Wavelengths and transition rates for $nl-n'l'$ transitions in Na-, Mg-, Al-, K-, Ca-, Zn-, Cd-, and Yb-like tungsten ions

Energies of levels with 1, 2, and 3 electrons above the closed shell in W ions are calculated. In particular, energies of Na- like ([Ne]$nl, n=3, 4$), Mg-like ([Ne]$3l3l'$), Al-like ([Ne]$3l3l'3l''$), K-like ([Ar]$nl, n=3, 4$), Ca-like ([Ar]$3d4l$), Zn-like ([Ni]$4l4l'$), Cd-like [Kr]$4d^{10}4f5l$), Yb-like ([Xe]$4f^{14}5l5l'$) tungsten are computed by relativistic many-body perturbation theory method (RMBPT code), the Multiconfiguration Relativistic Hebrew University Lawrence Atomic Code (HULLAC code), and the Hartree-Fock-Relativistic method (Cowan code).
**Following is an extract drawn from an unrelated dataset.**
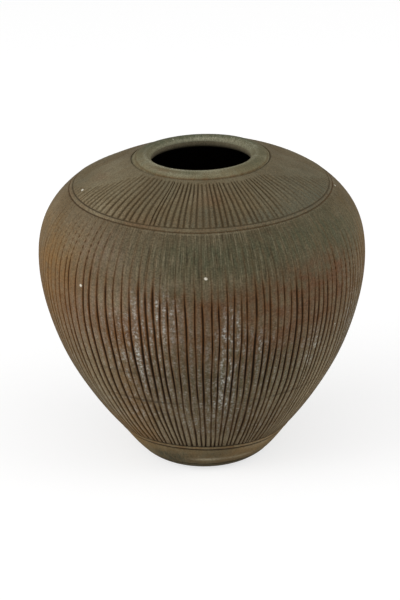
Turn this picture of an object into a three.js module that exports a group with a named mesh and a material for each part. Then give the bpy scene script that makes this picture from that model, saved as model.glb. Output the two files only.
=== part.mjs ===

Wavelengths, transition rates, and line strengths are calculated for the dipole $nl-n'l'$ transitions in Na-, Mg-, Al-, K-, Ca-, Zn-, Cd-, and Yb-like tungsten ions. A detailed discussion of the various contributions to the dipole matrix elements and energy levels given by different codes is provided. These atomic data are important in modeling of M-, N-, and O- shell radiation spectra of heavy ions generated in various collision as well as plasma experiments. The tungsten data are particulary important for fusion application.